それだけでなく、職務においても強いメッセージを発信。
閣僚全員を女性にして組閣したり、「ミソジニスト(女性嫌悪主義)の反対語を知ってる? 知らないのは誰も使わないから」(ミサンドリストと言います)と部下たちに演説したり。
やりすぎじゃない?という感想を持つ人もいると思います。
しかし、「閣僚全員女性」なら驚く人は多いですが、全員男性なら驚く人はあまり多くないのではないでしょうか。
現代の先進国なら、「あれ? 女性ひとりもいない?」と思うくらいでしょう。
全員男性なら対して驚かない、というか、十年前、二十年前の世界なら当たり前だし、何なら日本は今でもそれに近い状態。
女性権力者が暴走してると「これだから……」と思うけど、男性権力者が暴走しても「絶対的な権力は絶対的に腐敗するから」としか思わないなとか。
そうした、自分の中にある偏見に気づかせてくれる面がありました。
ストーリーは、シーズン5と6のあいだに死去したフランクの死の謎、死後もまといつく彼の悪事の影、シェパード兄妹との闘争を中心に進みます。
そういう意味ではまだフランクの影が濃いのですが、回想シーンなどはなく、音声すら登場させないという徹底的排除でした。
おわりに
政治サスペンスというジャンルを初めて視聴しましたが、一話一話が濃くてものすごい密度でした。

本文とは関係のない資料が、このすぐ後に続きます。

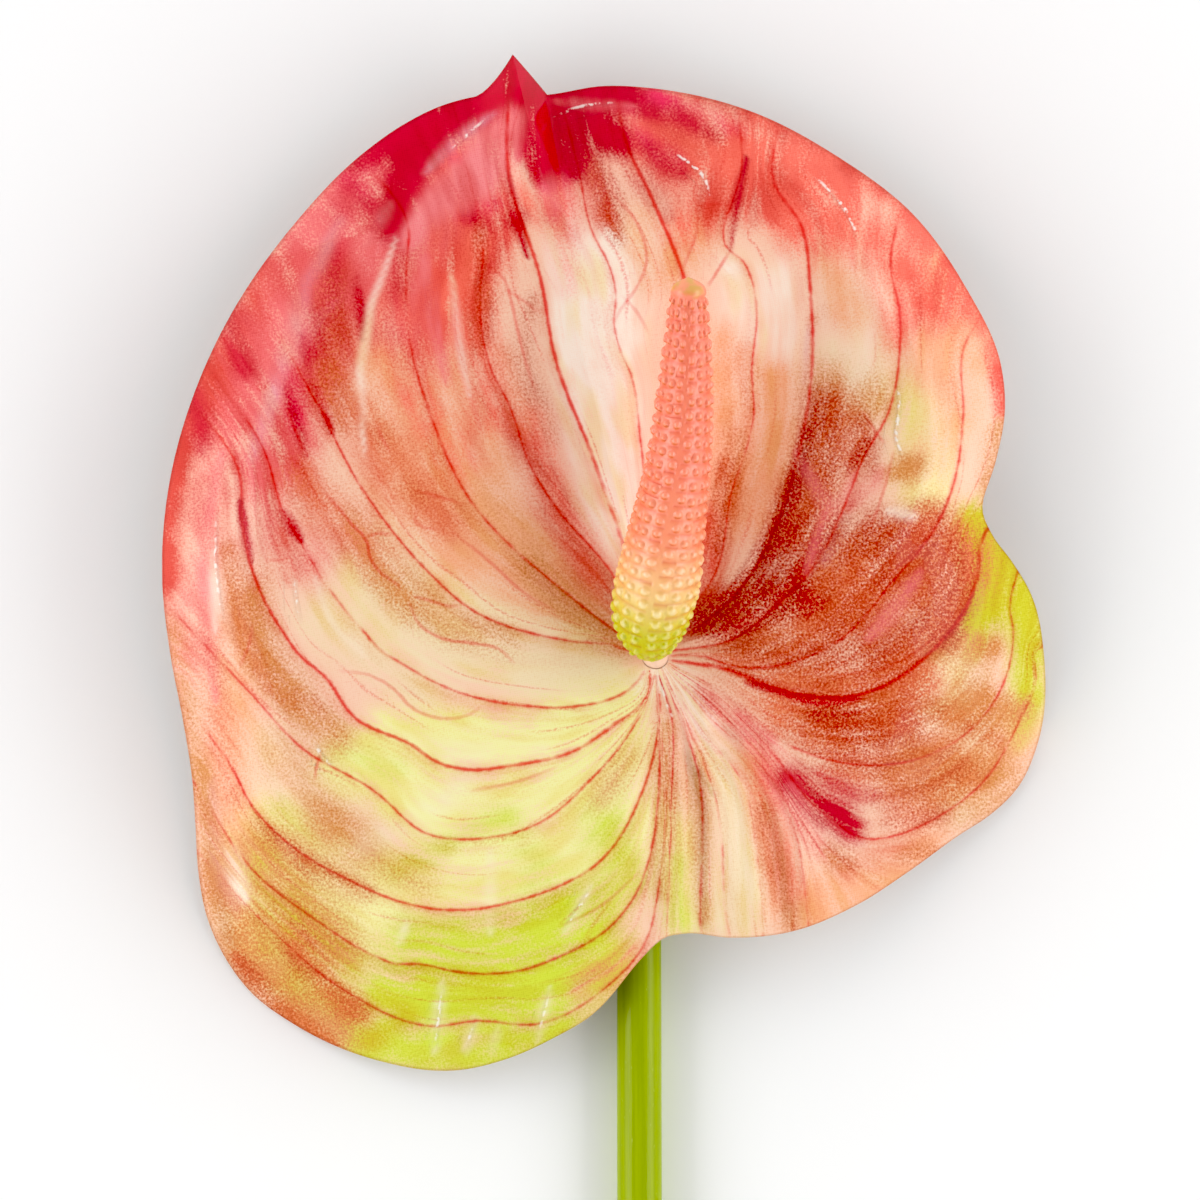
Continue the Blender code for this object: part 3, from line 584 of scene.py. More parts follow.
# %% Warm washes
WARM_WASHES = (
    ("peach", (244, 180, 142), (
        (0.8, 6, ((-36, 24), (-28, 16), (-18, 12))),
        (0.7, 6, ((-41, 42), (-38, 32), (-30, 22))),
        (0.6, 5, ((-31, 50), (-30, 38), (-25, 28))),
        (0.6, 4, ((10, 46), (11, 32), (9, 20))),
        (0.8, 4, ((17, 40), (18, 32), (15, 22))),
        (0.8, 6, ((40, 44), (46, 46), (43, 58))),
        (0.6, 4, ((-3, 62), (0, 55), (6, 62))),
        (0.6, 4.5, ((-61, 8), (-61, -6), (-63, -16), (-61, -26))),
        (0.9, 5, ((24, -36), (32, -33), (40, -29))),
        (0.5, 4, ((38, 28), (44, 36))),
        (0.6, 4, ((26, 60), (28, 50))),
        (0.5, 5, ((-22, 20), (-12, 8))),
        (0.7, 3, ((14, -14), (17, -26), (20, -38))),
        (0.6, 5, ((42, -14), (50, -18), (54, -12))),
    )),
    ("salmon", (248, 120, 102), (
        (1, 6.5, ((0, 76), (12, 73), (24, 70))),
        (0.6, 6, ((22, 66), (33, 60), (39, 53))),
        (0.8, 2.4, ((14, 80), (26, 74), (36, 67), (44, 57), (49.5, 46),
                    (51, 36))),
        (0.6, 3.5, ((4, 62), (9, 66), (18, 66), (22, 60))),
        (0.9, 6, ((-29, 72), (-28, 62), (-33, 50))),
        (0.6, 4, ((-22, 66), (-25, 56), (-26, 44), (-24, 36))),
        (0.5, 5, ((-38, 54), (-35, 38), (-30, 28))),
        (0.6, 4, ((-12, 72), (-14, 66))),
        (0.35, 3, ((-14, 65), (-13, 54))),
        (0.5, 3.5, ((-18, 34), (-14, 22), (-9, 12))),
        (0.5, 3.5, ((42, 51), (45, 54))),
        (0.5, 3, ((16, -16), (18, -28), (20, -34))),
        (0.4, 3, ((35, 46), (36, 58))),
    )),
    ("rose", (236, 116, 116), (
        (1, 7, ((-38, 74), (-48, 63), (-56, 52), (-61, 40))),
        (0.8, 5, ((-40, 66), (-46, 52), (-50, 40), (-54, 28))),
        (0.5, 5, ((-62, 36), (-66, 22), (-67.5, 8), (-68, 0))),
        (0.5, 5, ((-58, 28), (-56, 18), (-50, 14))),
        (0.6, 5, ((-24, 76), (-26, 68), (-36, 58), (-37, 48))),
        (0.55, 2.6, ((7, -5), (13, -11), (18, -18), (24, -28))),
        (0.7, 2.2, ((39, 12), (34, 7), (31, 3))),
        (0.5, 2, ((28, 22), (33, 27))),
        (0.5, 3, ((-11, -48), (-3, -43))),
        (0.4, 3.5, ((-12, 63), (-11, 70))),
        (0.2, 3.5, ((-65, -10), (-65, -24), (-63, -36))),
    )),
    ("coral", (224, 84, 70), (
        (1, 3.2, ((-65, 42), (-69.5, 32), (-72, 20), (-72, 12))),
        (0.3, 2, ((-72, 14), (-71, 0), (-68.5, -12))),
        (0.5, 3, ((-52, 28), (-48, 20), (-42, 16))),
        (0.4, 4, ((-44, 34), (-38, 24), (-32, 20))),
        (0.4, 3, ((28, -31), (36, -28))),
        (0.2, 1.8, ((-30, 46), (-29, 36), (-24, 28))),
        (0.5, 4, ((-56, 56), (-61, 48), (-66, 36))),
        (0.6, 4, ((-47, 56), (-46, 46), (-47, 38))),
        (0.6, 2, ((-4, 83), (4, 82.5), (14, 80), (24, 75), (34, 68))),
        (0.5, 4, ((1, 70), (8, 66), (18, 68))),
        (0.5, 3, ((1, 78), (7, 74))),
        (0.6, 3, ((-19, 32), (-14.5, 22), (-9.5, 13), (-6, 8))),
        (0.35, 2.2, ((-26, 54), (-25, 44), (-21, 34))),
        (0.2, 2.2, ((-36.5, 62), (-36, 50), (-33, 38))),
        (0.7, 3, ((8, 20), (8, 11), (6, 5))),
        (0.4, 3.5, ((-32, 66), (-28, 58))),
        (0.5, 2.5, ((-54, 18), (-53, 12))),
        (0.6, 3, ((-9, 70), (-7, 64))),
        (0.2, 3, ((3, -7), (10, -15), (16, -22))),
    )),
    ("terracotta", (230, 128, 92), (
        (0.9, 7, ((14, 3), (26, 8), (36, 12), (42, 14))),
        (0.9, 6, ((20, -6), (32, -6), (37, -3))),
        (0.6, 5, ((26, -14), (34, -16), (38, -22))),
        (0.6, 5, ((20, 20), (26, 30))),
        (0.5, 4, ((-52, 26), (-46, 20), (-40, 14))),
        (0.5, 4, ((-42, 36), (-36, 26), (-30, 20))),
        (0.5, 3, ((-58, 12), (-58, 2), (-54, -4))),
        (0.4, 3, ((-64, 4), (-63.5, -8), (-62, -20))),
        (0.4, 3, ((-14, 12), (-7, 5))),
        (0.2, 3, ((12, 44), (12, 30))),
        (0.4, 3, ((-22, 44), (-19, 34))),
    )),
    ("tan", (221, 154, 98), (
        (0.7, 3.6, ((-59, 8), (-57, 0), (-52, -6), (-47, -11))),
        (0.4, 4, ((-56, -14), (-50, -20), (-44, -26))),
        (0.4, 3, ((-44, 20), (-40, 12), (-36, 7))),
        (0.7, 4.5, ((-63, -34), (-60, -42), (-54, -50), (-46, -55))),
        (0.6, 5, ((-58, -28), (-52, -34), (-46, -42))),
        (0.4, 3.5, ((-48, -24), (-40, -30), (-34, -33))),
        (0.6, 2.2, ((-66, -16), (-65, -26), (-63.5, -36))),
        (0.5, 3, ((-71, 4), (-69, -6), (-67, -18))),
        (0.9, 2.5, ((40, 1.5), (44, 2), (49, 1.5))),
        (0.8, 2.5, ((40, -8), (46, -7.5), (54, -7.5))),
        (0.9, 2.2, ((40, -15), (45, -16), (49, -16))),
        (0.6, 4, ((46, -4), (50, -10), (51, -17))),
        (0.6, 5, ((36, -12), (40, -19), (47, -21))),
        (0.6, 4, ((25, 40), (29, 36), (32, 38))),
        (0.7, 2.5, ((35, 27), (38, 28))),
        (0.6, 2.2, ((48.5, 24), (50, 34))),
        (0.5, 3.5, ((-36, 10), (-30, 5), (-22, 3))),
        (0.6, 3, ((-18, 13), (-10, 6), (-5, 2))),
        (0.5, 2.5, ((1.5, -10), (1.5, -22), (1, -34))),
        (0.5, 2, ((6.5, -14), (6.5, -30), (7, -38))),
        (0.4, 3, ((-4, -14), (-8, -20))),
        (0.3, 4, ((-24, 24), (-20, 16))),
    )),
    ("ochre", (214, 120, 66), (
        (0.8, 2, ((-61, -44), (-55, -51.5), (-47, -57))),
        (0.7, 2.8, ((-52, -43), (-48, -48), (-43, -52))),
        (0.5, 3, ((-56, -38), (-50, -41))),
        (0.5, 2.5, ((-57, -24), (-50, -30), (-42, -34))),
        (0.6, 2.2, ((-62, 16), (-60, 4), (-56, -4))),
        (0.4, 2.5, ((-54, -6), (-49, -7))),
        (0.4, 3, ((-46.5, 42), (-46, 34))),
        (0.3, 2, ((14, 36), (14.5, 42))),
        (0.6, 2.5, ((25.5, -28), (28, -30))),
        (0.6, 2, ((36, -29), (41, -28))),
        (0.6, 4, ((33, -8), (38, -12), (42, -15))),
        (0.55, 3, ((34, -17), (40, -18.5), (46, -17))),
        (0.5, 2.2, ((40, -7), (45, -9.5), (50, -12))),
        (0.5, 2.5, ((39, 22), (44, 18))),
        (0.5, 2.2, ((15.5, -22), (18, -32), (20, -39))),
        (0.3, 1.6, ((22.5, 48), (24.5, 51))),
        (0.4, 3, ((12, 32), (11, 22))),
    )),
    ("brick", (204, 80, 50), (
        (0.8, 4, ((25, 36), (24, 28), (21, 19))),
        (0.7, 5, ((28, 17), (34, 17), (39.5, 13))),
        (0.8, 4.5, ((24, -8), (30, -10), (36, -9))),
        (0.7, 4.5, ((22, 10), (28, 6), (33, 11), (40, 17))),
        (0.6, 2.4, ((42.5, 15), (43, 8), (41, 3))),
        (0.6, 3.5, ((14, 2), (24, 0), (34, 0), (40, 4))),
        (0.3, 4, ((28, -14), (34, -18), (39, -20))),
        (0.3, 2.5, ((34, -24), (42, -23))),
        (0.5, 2.5, ((10.5, 28), (9, 16))),
        (0.6, 2.2, ((-9.5, 72.5), (-7, 67), (-5.5, 61))),
        (0.45, 3, ((-47.5, 55), (-46.5, 47), (-48.5, 40))),
        (0.4, 2.2, ((-25.5, 62), (-24.5, 53), (-25.5, 45))),
        (0.35, 2.2, ((-18, 52), (-19.5, 44), (-15, 32))),
        (0.5, 2.5, ((31, 28), (30, 34))),
        (0.2, 1.6, ((-18, 30), (-12, 18), (-8, 10))),
        (0.4, 1.5, ((46, 10), (43, 1))),
    )),
    ("wine", (192, 14, 28), (
        (0.95, 3, ((7, 5.5), (13, 8.5), (20, 10.5))),
        (0.85, 2.4, ((10, 4), (16, 6.5), (23, 8))),
        (0.45, 2.4, ((18, 14), (22, 20))),
        (0.8, 1.7, ((12, 10), (17, 17), (20.5, 26), (22, 33))),
        (0.6, 1.3, ((18, 9), (23.5, 16), (26.5, 21))),
        (0.5, 1.6, ((23, -8.5), (30, -7.5))),
        (0.5, 1.2, ((28, 27), (31, 32))),
        (0.35, 2.5, ((28, -11), (32, -10))),
        (0.3, 1.4, ((24, 37), (22, 30))),
    )),
)
print(len(WARM_WASHES), "washes so far")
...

元ネタは実は英国の物語らしいのですが、そちらもいつか観てみたいです。
社会を作り、運営する政治の仕組みを、人間が握っていることの危うさを、ドラマチックに描き出した作品です。
「野望の階段」という副題がこれほど似合う作品もないですね。
頭脳明晰だけど善人ではない主人公が活躍する知的なパワーゲーム、ぜひ多くのかたにご覧いただきたいです。